Your task is to repeat only the lines from the one with "the stand's box." through the one with "from mathutils import Matrix, Vector", exactly as they stand, both ends included.

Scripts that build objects

────────────────────────────────────────

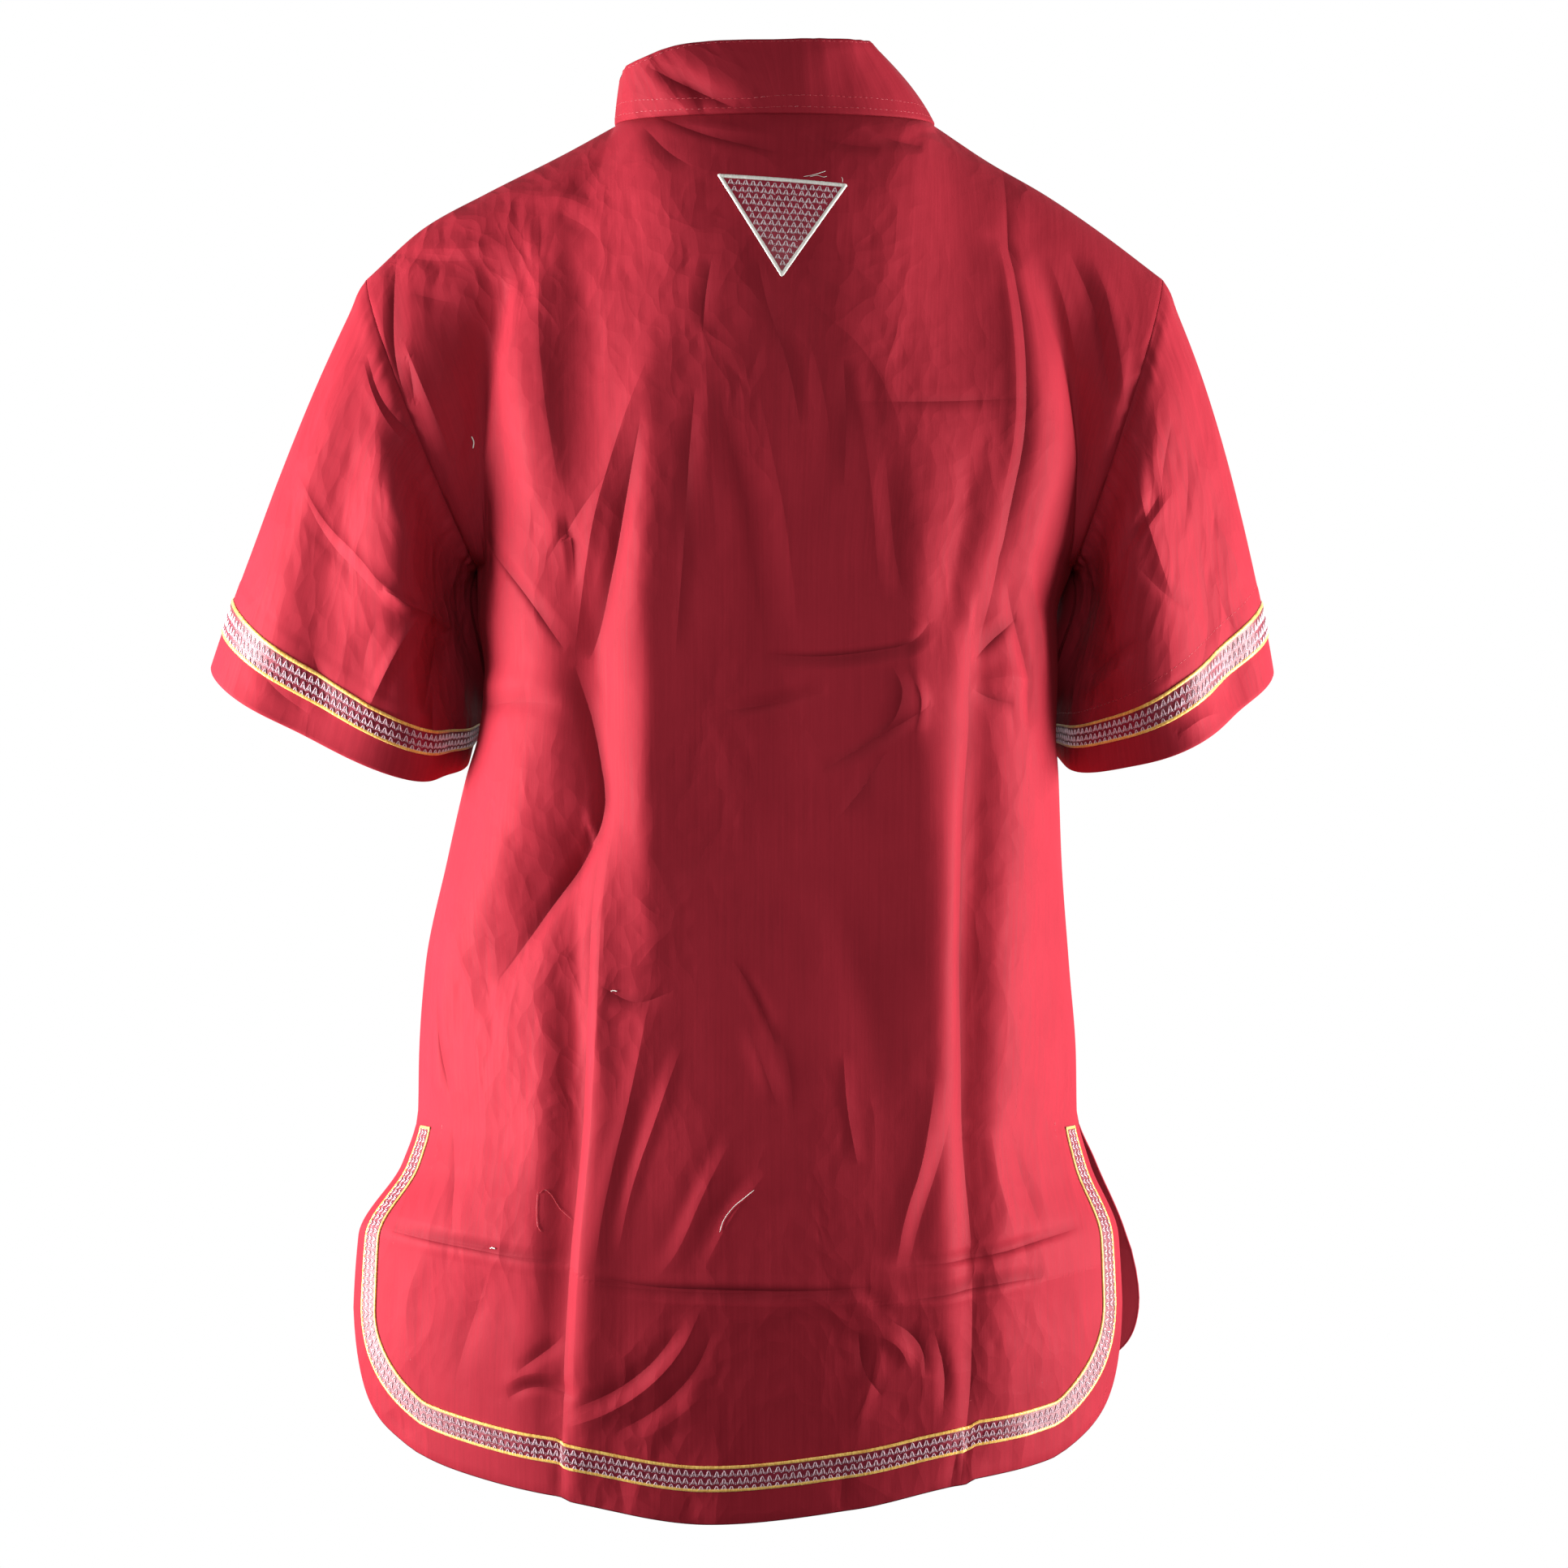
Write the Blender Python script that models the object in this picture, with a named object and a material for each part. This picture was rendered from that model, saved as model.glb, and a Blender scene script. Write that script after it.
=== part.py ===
"""A dashiki shirt as it hangs on a wearer: hollow, short-sleeved, with a stand collar and side slits.

Metres, +Z up. The front faces -Y, the wearer's left is +X, and the origin lies at the height where
the shoulder seams meet the collar, midway between them.
"""
import math

import bpy
import numpy as np
from mathutils import Vector
from mathutils.bvhtree import BVHTree

BACK = 1
FRONT = -1
LEFT = 1
RIGHT = -1

# Cloth and trims
CLOTH = 0.0016            # wall of the panels and sleeves
COLLAR_CLOTH = 0.0024     # two layers and an interfacing
TRIM = 0.0010             # embroidered trim
SEAM_GAP = 0.0003         # between neighbouring pieces
TRIM_LIFT = 0.0003        # between a panel and the trim on it

# Heights
UNDERARM = -0.255
SLIT_TOP = -0.570
HEM_LEVEL = -0.770        # where the hem's breadth is taken

# Grid of a panel
EDGE_COLUMNS = 3          # columns between a side edge and the plain cloth inside the trim
PLAIN_COLUMNS = 28
NECK_COLUMNS = 6          # columns from the centre to the collar's side point
YOKE_ROWS = 11
WAIST_ROWS = 13
SLIT_ROWS = 7
CORNER_STEPS = 4
SIDE_FRACTION = 0.155     # share of a half panel taken by the edge columns

# Trim along slits and hem: distances from the cloth's edge
TRIM_WIDTH = 0.0145
TRIM_START = 0.008        # below the slit's top
CORNER_SIZE = 0.060       # how far a hem corner's rounding reaches along the hem and up the slit
# columns: inset from the slit edge, inset from the hem, sharpness of the rounded corner
EDGE_RINGS = (
    (0.0000, 0.0000, 1.9),
    (0.0095, 0.0185, 1.1),
    (0.0095 + TRIM_WIDTH, 0.0185 + TRIM_WIDTH, 0.9),
    (0.0400, 0.0490, 0.8),
)

# Shoulder seams. columns: distance from the centre, height
SHOULDER = {
    LEFT: ((0.0917, 0.0000), (0.1213, -0.0163), (0.1678, -0.0398), (0.2021, -0.0586), (0.2364, -0.0891)),
    RIGHT: ((0.0917, 0.0000), (0.1231, -0.0210), (0.1556, -0.0398), (0.1870, -0.0610), (0.2242, -0.0891)),
}
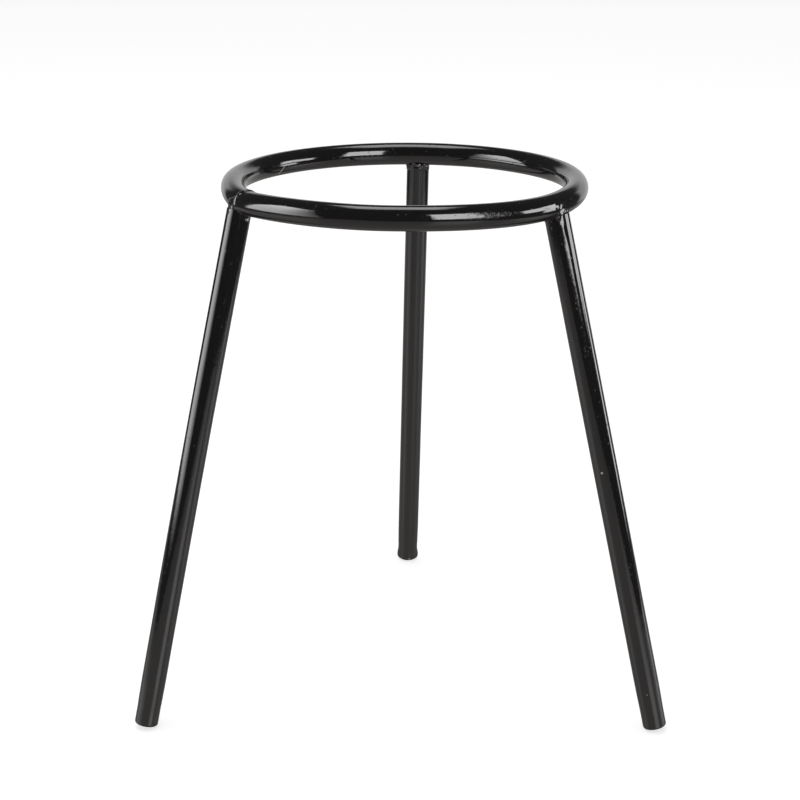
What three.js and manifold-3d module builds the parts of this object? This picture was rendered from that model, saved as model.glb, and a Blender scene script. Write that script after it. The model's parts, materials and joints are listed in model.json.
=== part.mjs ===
// A laboratory tripod stand. A ring of round steel bar lies level on three straight bar legs that splay
// outwards. Each leg is cut square, butted under the ring and held by two weld runs, one outside and one
// inside the ring. The ring itself is one bent bar, closed by a butt weld just above the left leg.
// The whole stand is rigid and is coated in black enamel.
//
// Millimetres, +Z up. The bench is z = 0. -Y is the front, between the left and the right leg, and the
// back leg is on +Y. The origin is on the bench, under the middle of the stand's own box.

import * as THREE from "three";
import { mergeVertices } from "three/addons/utils/BufferGeometryUtils.js";
import Module from "manifold-3d";

// Driving dimensions
const RING_MEAN_DIAMETER = 92.5;
const RING_BAR_DIAMETER = 6.5;
const RING_CENTRE_HEIGHT = 143.45;
const LEG_BAR_DIAMETER = 6.4;

// Where each leg's centreline meets the ring's centreline and where it meets the bench, about the ring's
// axis. The stand is jigged and welded by hand, so the three legs differ a little.
const LEGS = [
  { name: "left", topAzimuth: 203.5, footAzimuth: 208.3, footRadius: 80.8 },
  { name: "right", topAzimuth: 326.0, footAzimuth: 330.2, footRadius: 79.2 },
  { name: "back", topAzimuth: 85.0, footAzimuth: 89.3, footRadius: 80.1 },
];

// Small features
const FOOT_EDGE = 0.5; // enamel rounds the sheared edge of each foot by this much
const SEAM_AZIMUTH = 206.0; // the ring's butt weld
const SEAM_ROOT_GAP = 1.4; // between the two ends of the ring's bar
const SEAM_SINK = 0.15; // the butt weld lies this far under the bar's surface
const WELD_TOE = 0.5; // a weld run's edges stand this far out of the leg
const WELD_CROWN = 1.3; // and its middle this far
const WELD_TOP = 1.6; // a weld run starts this far below the ring's centreline
const WELD_END = 6.2; // and ends this far below it, both measured down the leg
const WELD_WIDTH = 7.0; // along the ring
const GAP = 0.3; // clearance left between pieces that touch

// Fineness of the round surfaces
const BAR_SIDES = 16;
const RING_STEPS = 80;
const WELD_SIDES = 20;
const WELD_STEPS = 6;

const RING_RADIUS = RING_MEAN_DIAMETER / 2;
const RING_BAR_RADIUS = RING_BAR_DIAMETER / 2;
const LEG_BAR_RADIUS = LEG_BAR_DIAMETER / 2;

const wasm = await Module();
wasm.setup();

const enamel = (name) =>
  new THREE.MeshStandardMaterial({ name, color: 0x17171a, roughness: 0.18, metalness: 0.0 });

// The corner radius of a polygon whose flats lie at the given radius, so that a bar's flats are at its
// true radius.
function cornerRadius(radius, sides) {
  return radius / Math.cos(Math.PI / sides);
}

function pointAt(radius, azimuth, z) {
  const angle = THREE.MathUtils.degToRad(azimuth);
  return new THREE.Vector3(radius * Math.cos(angle), radius * Math.sin(angle), z);
}

function tangentAt(azimuth) {
  const angle = THREE.MathUtils.degToRad(azimuth);
  return new THREE.Vector3(-Math.sin(angle), Math.cos(angle), 0);
}

// Solids for joining and cutting
function toSolid(geometry) {
  const bare = geometry.index ? geometry.clone() : geometry.toNonIndexed();
  bare.deleteAttribute("normal");
  bare.deleteAttribute("uv");
  const merged = mergeVertices(bare);
  const mesh = new wasm.Mesh({
    numProp: 3,
    vertProperties: new Float32Array(merged.attributes.position.array),
    triVerts: new Uint32Array(merged.index.array),
  });
  return new wasm.Manifold(mesh);
}

function toGeometry(solid) {
  const mesh = solid.getMesh();
  const geometry = new THREE.BufferGeometry();
  geometry.setAttribute("position", new THREE.BufferAttribute(mesh.vertProperties, 3));
  geometry.setIndex(new THREE.BufferAttribute(mesh.triVerts, 1));
  geometry.computeVertexNormals();
  return geometry;
}

// The open circle that the ring's bar follows, from one side of the butt weld round to the other.
class RingLine extends THREE.Curve {
  getPoint(t, target = new THREE.Vector3()) {
    const halfGap = THREE.MathUtils.radToDeg(SEAM_ROOT_GAP / 2 / RING_RADIUS);
    const start = SEAM_AZIMUTH + halfGap;
    const sweep = 360 - 2 * halfGap;
    return target.copy(pointAt(RING_RADIUS, start + t * sweep, 0));
  }
}

// A round bar's section with a flat facet at the top, the bottom and both sides.
function barSection(radius) {
  const section = new THREE.Shape();
  const corner = cornerRadius(radius, BAR_SIDES);
  for (let side = 0; side < BAR_SIDES; side += 1) {
    const angle = ((side + 0.5) * 2 * Math.PI) / BAR_SIDES;
    const x = corner * Math.cos(angle);
    const y = corner * Math.sin(angle);
    if (side === 0) section.moveTo(x, y);
    else section.lineTo(x, y);
  }
  section.closePath();
  return section;
}

function makeRing() {
  const geometry = new THREE.ExtrudeGeometry(barSection(RING_BAR_RADIUS), {
    steps: RING_STEPS,
    extrudePath: new RingLine(),
  });
  const ring = new THREE.Mesh(geometry, enamel("ring_enamel"));
  ring.name = "ring";
  ring.position.z = RING_CENTRE_HEIGHT;
  return ring;
}

// The butt weld is a thin disc between the bar's two ends.
function makeSeamWeld() {
  const radius = RING_BAR_RADIUS - SEAM_SINK;
  const thickness = SEAM_ROOT_GAP - 2 * GAP;
  const geometry = new THREE.CylinderGeometry(radius, radius, thickness, BAR_SIDES);
  const weld = new THREE.Mesh(geometry, enamel("weld_enamel"));
  weld.name = "ring_seam_weld";
  weld.position.copy(pointAt(RING_RADIUS, SEAM_AZIMUTH, RING_CENTRE_HEIGHT));
  weld.quaternion.setFromUnitVectors(new THREE.Vector3(0, 1, 0), tangentAt(SEAM_AZIMUTH));
  return weld;
}

// Each leg has a group of its own at the point where its centreline meets the ring's. In that group +Y runs
// down the leg, +Z along the ring and +X out of the ring.
function makeJoint(leg) {
  const top = pointAt(RING_RADIUS, leg.topAzimuth, RING_CENTRE_HEIGHT);
  const foot = pointAt(leg.footRadius, leg.footAzimuth, 0);
  const down = foot.clone().sub(top).normalize();
  const outward = down.clone().cross(tangentAt(leg.topAzimuth)).normalize();
  const along = outward.clone().cross(down);
  const joint = new THREE.Group();
  joint.position.copy(top);
  joint.quaternion.setFromRotationMatrix(new THREE.Matrix4().makeBasis(outward, down, along));
  joint.updateMatrixWorld(true);
  return joint;
}

// The distance down the leg at which the lowest point of its square-cut end touches the bench.
function legEnd(joint) {
  const down = new THREE.Vector3(0, 1, 0).applyQuaternion(joint.quaternion);
  const lean = Math.hypot(down.x, down.y);
  return (joint.position.z - (LEG_BAR_RADIUS - FOOT_EDGE) * lean) / -down.z;
}

function makeLeg(leg, joint) {
  const start = RING_BAR_RADIUS + GAP;
  const end = legEnd(joint);
  const radius = cornerRadius(LEG_BAR_RADIUS, BAR_SIDES);
  const profile = [
    new THREE.Vector2(0, start),
    new THREE.Vector2(radius, start),
    new THREE.Vector2(radius, end - FOOT_EDGE),
    new THREE.Vector2(radius - FOOT_EDGE, end),
    new THREE.Vector2(0, end),
  ];
  const mesh = new THREE.Mesh(new THREE.LatheGeometry(profile, BAR_SIDES), enamel("leg_enamel"));
  mesh.name = `leg_${leg.name}`;
  return mesh;
}

// The space round the ring that a weld run keeps clear of, in the joint's own frame.
function ringClearance(joint) {
  const tube = cornerRadius(RING_BAR_RADIUS + GAP, BAR_SIDES);
  const geometry = new THREE.TorusGeometry(RING_RADIUS, tube, BAR_SIDES, RING_STEPS);
  geometry.translate(0, 0, RING_CENTRE_HEIGHT);
  geometry.applyMatrix4(joint.matrixWorld.clone().invert());
  return toSolid(geometry);
}

// The space round the leg that a weld run keeps clear of, from just above its top face downwards.
function legClearance() {
  const radius = cornerRadius(LEG_BAR_RADIUS + GAP, BAR_SIDES);
  const length = 2 * WELD_END;
  const geometry = new THREE.CylinderGeometry(radius, radius, length, BAR_SIDES);
  geometry.translate(0, RING_BAR_RADIUS + length / 2, 0);
  return toSolid(geometry);
}

// The weld metal of both runs as one lump round the top of the leg, before the leg and the ring are taken out
// of it: thin at its upper and lower edges, crowned between them, and no wider along the ring than the leg.
function weldLump() {
  const profile = [new THREE.Vector2(0, WELD_TOP)];
  for (let step = 0; step <= WELD_STEPS; step += 1) {
    const t = step / WELD_STEPS;
    const proud = WELD_TOE + (WELD_CROWN - WELD_TOE) * Math.sin(Math.PI * t);
    profile.push(new THREE.Vector2(LEG_BAR_RADIUS + proud, WELD_TOP + (WELD_END - WELD_TOP) * t));
  }
  profile.push(new THREE.Vector2(0, WELD_END));
  const geometry = new THREE.LatheGeometry(profile, WELD_SIDES);
  geometry.scale(1, 1, WELD_WIDTH / 2 / (LEG_BAR_RADIUS + WELD_CROWN));
  return toSolid(geometry);
}

// One weld run is the part of that lump on one side of the ring: side is +1 outside and -1 inside.
function makeWeldRun(leg, joint, side) {
  const size = 4 * WELD_END;
  const half = new THREE.BoxGeometry(size, size, size);
  half.translate(side * (size / 2 + GAP / 2), 0, 0);
  const solid = weldLump()
    .subtract(ringClearance(joint))
    .subtract(legClearance())
    .intersect(toSolid(half));
  const mesh = new THREE.Mesh(toGeometry(solid), enamel("weld_enamel"));
  mesh.name = `weld_${leg.name}_${side > 0 ? "outer" : "inner"}`;
  return mesh;
}

const stand = new THREE.Group();
stand.add(makeRing(), makeSeamWeld());
for (const leg of LEGS) {
  const joint = makeJoint(leg);
  joint.add(makeLeg(leg, joint), makeWeldRun(leg, joint, 1), makeWeldRun(leg, joint, -1));
  stand.add(joint);
}

// The origin goes on the bench, under the middle of the stand's box.
const box = new THREE.Box3().setFromObject(stand, true);
const middle = box.getCenter(new THREE.Vector3());
stand.position.set(-middle.x, -middle.y, -box.min.z);
stand.updateMatrixWorld(true);

export default stand;
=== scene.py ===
"""Looks of a laboratory tripod stand: gloss black enamel over welded steel bar, on a pale bench.

Shapes are worked out in millimetres and become metres when a mesh or a studio object is made.
The stand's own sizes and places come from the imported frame.
"""
import json
import math

import bpy
import numpy as np
from mathutils import Matrix, Vector


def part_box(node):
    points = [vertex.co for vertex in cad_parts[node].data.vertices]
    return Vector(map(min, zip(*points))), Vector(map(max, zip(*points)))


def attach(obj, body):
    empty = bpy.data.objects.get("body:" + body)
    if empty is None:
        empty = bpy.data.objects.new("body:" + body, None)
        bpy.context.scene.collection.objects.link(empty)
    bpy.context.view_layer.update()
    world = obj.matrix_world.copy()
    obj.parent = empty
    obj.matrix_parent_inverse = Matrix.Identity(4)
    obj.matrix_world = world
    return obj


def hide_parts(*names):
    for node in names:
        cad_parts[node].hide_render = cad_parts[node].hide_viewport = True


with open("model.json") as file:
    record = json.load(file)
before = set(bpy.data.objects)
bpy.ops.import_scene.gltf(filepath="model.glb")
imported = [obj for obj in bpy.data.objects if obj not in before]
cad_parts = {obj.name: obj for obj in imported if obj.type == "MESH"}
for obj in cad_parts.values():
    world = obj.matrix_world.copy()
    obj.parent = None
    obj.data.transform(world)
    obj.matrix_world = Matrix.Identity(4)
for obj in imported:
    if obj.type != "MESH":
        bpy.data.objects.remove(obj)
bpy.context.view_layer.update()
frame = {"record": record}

MM = 0.001

# ---------------------------------------------------------------------------------------------------------
# The stand's sizes, read from the frame
# ---------------------------------------------------------------------------------------------------------

ring_low, ring_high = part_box("ring")
RING_CENTRE = np.array((ring_low + ring_high) / 2) / MM
BAR_RADIUS = (ring_high.z - ring_low.z) / 2 / MM
RING_RADIUS = (ring_high.x - ring_low.x) / 2 / MM - BAR_RADIUS
LEG_RADIUS = 3.2
# How far down each leg its square-cut top lies, from the level of the ring's centreline.
LEG_TOPS = {"left": 3.35, "right": 3.1, "back": 3.1}

MOUNTS = {mount["name"]: mount for mount in frame["record"]["mounts"]}
LEG_NAMES = ("left", "right", "back")


def unit(vector):
    return vector / np.linalg.norm(vector, axis=-1, keepdims=True)


class Joint:
    """Where a leg meets the ring. Local points are (out of the ring, down the leg, along the ring), and
    count from where the leg's middle line crosses the level of the ring's centreline."""

    def __init__(self, name):
        mount = MOUNTS["foot_" + name]
        foot = np.array(mount["pos_m"]) / MM
        down = unit(np.array(mount["axis"]))
        self.length = (RING_CENTRE[2] - foot[2]) / -down[2]
        self.top = foot - down * self.length
        self.leg_top = LEG_TOPS[name]
        offset = self.top - RING_CENTRE
        azimuth = math.atan2(offset[1], offset[0])
        tangent = np.array((-math.sin(azimuth), math.cos(azimuth), 0.0))
        out = unit(np.cross(down, tangent))
        self.azimuth = math.degrees(azimuth) % 360
        self.axes = np.stack((out, down, np.cross(out, down)))

    def to_world(self, local):
        return self.top + local @ self.axes

    def to_local(self, world):
        return (world - self.top) @ self.axes.T


JOINTS = {name: Joint(name) for name in LEG_NAMES}

# ---------------------------------------------------------------------------------------------------------
# Small helpers
# ---------------------------------------------------------------------------------------------------------


def smoothstep(low, high, value):
    t = np.clip((value - low) / (high - low), 0.0, 1.0)
    return t * t * (3.0 - 2.0 * t)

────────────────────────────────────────

#### Finished task
// The origin goes on the bench, under the middle of the stand's box.
const box = new THREE.Box3().setFromObject(stand, true);
const middle = box.getCenter(new THREE.Vector3());
stand.position.set(-middle.x, -middle.y, -box.min.z);
stand.updateMatrixWorld(true);

export default stand;
=== scene.py ===
"""Looks of a laboratory tripod stand: gloss black enamel over welded steel bar, on a pale bench.

Shapes are worked out in millimetres and become metres when a mesh or a studio object is made.
The stand's own sizes and places come from the imported frame.
"""
import json
import math

import bpy
import numpy as np
from mathutils import Matrix, Vector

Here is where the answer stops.